God save us from unprincipled men (and women), regardless of the Party they represent.

Thursday, September 2, 2010

Common Sense Government

Common Sense Government 
In an age where common sense is in scarce supply, especially among the political class in Washington, DC, it is more than refreshing to see what Virginia Governor Bob McDonnell and the Republican-led House of Delegates have accomplished in the Old Dominion.
McDonnell inherited a huge budget shortfall caused by the irresponsible spending of his predecessor, Governor Tim Kaine, and his Democrat cohorts in the state legislature.  Just two years ago the Commonwealth’s budget hole was $4.2 billion.  That’s the mess that Governor McDonnell and his Republican team inherited.
Immediately upon the election of Bob McDonnell, The Washington Post (which, of course, supported a Tim Kaine clone, Creigh Deeds) intoned in a lead editorial that McDonnell would have to break his pledge of no new taxes.  It was, in the Post’s view, the only possible solution to the budget shortfall problem.  Big business leaders joined the Post in calling for new taxes.  That’s a lot of pressure on a new Governor and there’s no doubt about it, raising taxes would have been the easy way out.  But McDonnell and the conservative leadership in the state legislature did not take the easy way out.  They put the citizens of Virginia first, not the government first.

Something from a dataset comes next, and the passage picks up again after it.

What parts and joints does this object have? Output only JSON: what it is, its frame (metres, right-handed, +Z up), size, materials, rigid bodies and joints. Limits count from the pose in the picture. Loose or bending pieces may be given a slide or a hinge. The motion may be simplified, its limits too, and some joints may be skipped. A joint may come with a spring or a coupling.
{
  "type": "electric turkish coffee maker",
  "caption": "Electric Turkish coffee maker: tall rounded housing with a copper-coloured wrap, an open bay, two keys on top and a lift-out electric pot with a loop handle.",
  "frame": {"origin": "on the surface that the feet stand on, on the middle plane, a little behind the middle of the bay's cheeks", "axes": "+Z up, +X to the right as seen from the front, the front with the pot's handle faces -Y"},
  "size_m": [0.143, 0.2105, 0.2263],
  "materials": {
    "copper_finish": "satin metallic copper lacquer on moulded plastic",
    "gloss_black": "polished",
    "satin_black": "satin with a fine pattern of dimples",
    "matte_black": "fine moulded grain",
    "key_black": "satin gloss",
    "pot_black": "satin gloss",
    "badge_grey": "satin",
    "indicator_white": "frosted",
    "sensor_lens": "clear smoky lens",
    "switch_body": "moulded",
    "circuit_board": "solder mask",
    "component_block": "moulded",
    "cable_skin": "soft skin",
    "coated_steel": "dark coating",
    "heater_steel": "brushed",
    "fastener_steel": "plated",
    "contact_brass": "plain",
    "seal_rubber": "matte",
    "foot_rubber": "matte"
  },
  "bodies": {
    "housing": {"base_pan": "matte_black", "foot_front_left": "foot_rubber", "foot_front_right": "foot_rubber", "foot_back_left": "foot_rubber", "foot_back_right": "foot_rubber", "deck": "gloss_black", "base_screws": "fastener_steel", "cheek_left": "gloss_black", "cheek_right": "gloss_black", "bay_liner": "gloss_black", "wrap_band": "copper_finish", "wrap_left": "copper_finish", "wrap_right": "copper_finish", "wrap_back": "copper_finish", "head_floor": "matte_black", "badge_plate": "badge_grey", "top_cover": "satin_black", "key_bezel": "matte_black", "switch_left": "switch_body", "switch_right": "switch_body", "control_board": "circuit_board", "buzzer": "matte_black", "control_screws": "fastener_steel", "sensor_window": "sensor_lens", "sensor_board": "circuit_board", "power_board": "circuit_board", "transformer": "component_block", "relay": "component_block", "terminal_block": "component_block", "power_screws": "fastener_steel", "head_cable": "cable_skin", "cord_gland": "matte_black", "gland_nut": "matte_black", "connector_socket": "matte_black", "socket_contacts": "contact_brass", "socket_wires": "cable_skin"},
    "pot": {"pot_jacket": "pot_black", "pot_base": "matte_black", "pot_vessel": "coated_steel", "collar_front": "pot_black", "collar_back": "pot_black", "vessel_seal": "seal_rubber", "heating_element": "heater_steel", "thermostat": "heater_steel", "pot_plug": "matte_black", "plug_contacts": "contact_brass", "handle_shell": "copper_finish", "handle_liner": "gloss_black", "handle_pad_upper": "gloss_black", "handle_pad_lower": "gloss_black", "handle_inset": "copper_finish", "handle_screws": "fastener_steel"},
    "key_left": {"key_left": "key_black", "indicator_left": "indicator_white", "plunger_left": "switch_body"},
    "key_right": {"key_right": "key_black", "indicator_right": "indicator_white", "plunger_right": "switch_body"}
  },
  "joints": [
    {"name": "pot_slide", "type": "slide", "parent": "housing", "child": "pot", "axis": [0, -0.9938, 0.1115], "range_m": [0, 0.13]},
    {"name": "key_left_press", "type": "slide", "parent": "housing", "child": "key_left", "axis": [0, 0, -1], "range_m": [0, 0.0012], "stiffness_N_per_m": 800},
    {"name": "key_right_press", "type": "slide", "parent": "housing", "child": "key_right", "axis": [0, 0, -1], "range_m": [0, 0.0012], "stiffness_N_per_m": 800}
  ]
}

Last week the Commonwealth of Virginia closed fiscal 2010 with a budget surplus of nearly $400 million.  This is an amazing turnaround and a huge triumph for commonsense government.  Some may point out that it was the state legislature that really led the way and that user fees were imposed in several areas.  Even the Journal noted that it took a bit of creative accounting to balance the books.  Nevertheless, McDonnell led the way.  He inherited a nearly bankrupt state, but with the assistance and prodding of conservative leaders in the state legislature, put the brakes on spending, and thus put the financial house of Virginia in order. 

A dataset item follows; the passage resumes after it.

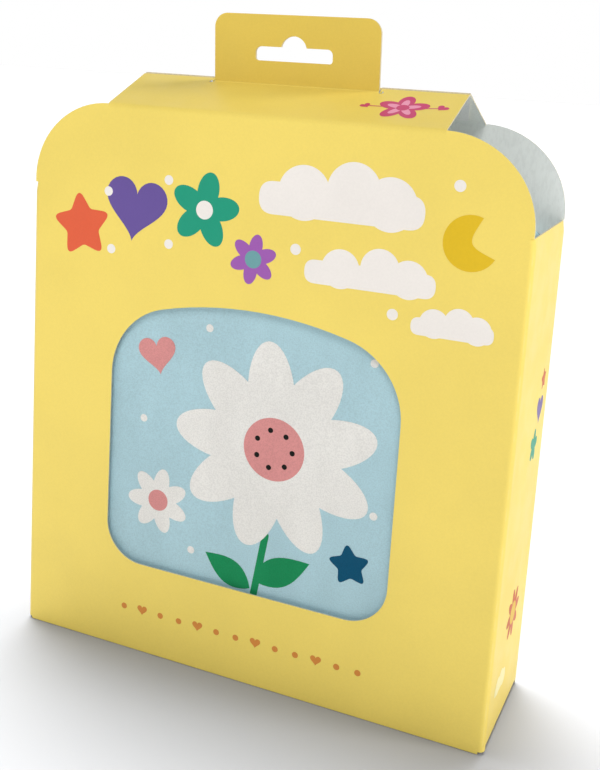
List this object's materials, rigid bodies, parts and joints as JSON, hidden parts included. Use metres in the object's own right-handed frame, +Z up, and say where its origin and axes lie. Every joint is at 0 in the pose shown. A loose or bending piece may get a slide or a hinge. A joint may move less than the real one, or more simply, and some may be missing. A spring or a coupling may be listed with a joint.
{
  "type": "boxed plush book",
  "caption": "Padded cloth book standing in a folded card display case with an arched window, a gable roof, a hang tab and a tuck flap below.",
  "frame": {"origin": "centre of the base, on the surface that the case stands on", "axes": "+X to the right seen from the window's side, +Y towards the back panel, +Z up towards the hang tab"},
  "size_m": [0.204, 0.058, 0.2651],
  "materials": {
    "printed_card": "printed folding card, satin, with bare white inside",
    "cover_cloth": "short-pile plush, pale blue",
    "leaf_cloth": "woven cloth, off-white"
  },
  "bodies": {
    "case_with_book": {"display_case": "printed_card", "book_cover": "cover_cloth", "book_pages": "leaf_cloth"},
    "tuck_flap": {"bottom_flap": "printed_card"}
  },
  "joints": [
    {"name": "tuck_flap_hinge", "type": "hinge", "parent": "case_with_book", "child": "tuck_flap", "pos_m": [0, 0.029, 0], "axis": [1, 0, 0], "range_deg": [0, 180]}
  ]
}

As a citizen of the Commonwealth of Virginia, I greatly appreciate such commonsense leadership.  It’s the kind of leadership that is desperately needed in Washington, DC.  Only a fool would believe that he can spend his way into prosperity. 
Stimulus spending is an intellectual fantasy of the left.  Where does the money that the government spends come from?  It comes from hard working Americans, that’s who.  Commonsense tells us that you can’t help Americans by spending their hard earned dollars on folly and foolishness.  You can’t help them by bailing out irresponsible leadership in states like California.  You can’t help them by bailing out state employee unions or by expanding government.
Out of control spending by Franklin Roosevelt exacerbated a Depression that was coming to an end in 1932.  Out of control spending by Barack Obama can turn a mild recession into a replay of the Great Depression.
Ronald Reagan proved once and for all that the only way out of a recession (and he inherited a beaut from Jimmy Carter) is to put more money back into the hands of the people.  It is only when you reduce the tax burden for all Americans, reduce the size of government, and cut government spending that you can expand prosperity. 
There’s an important lesson in this.  It’s a simple lesson.  Liberal Democrats like Tim Kaine and Barack Obama are spendthrifts who always raise taxes and expand government.  Conservative Republicans like Bob McDonnell and Ronald Reagan cut taxes and contract government.  The liberal path always leads to less freedom and economic misery.  The conservative path always leads to more freedom and greater prosperity for all.
Which path will America take in November?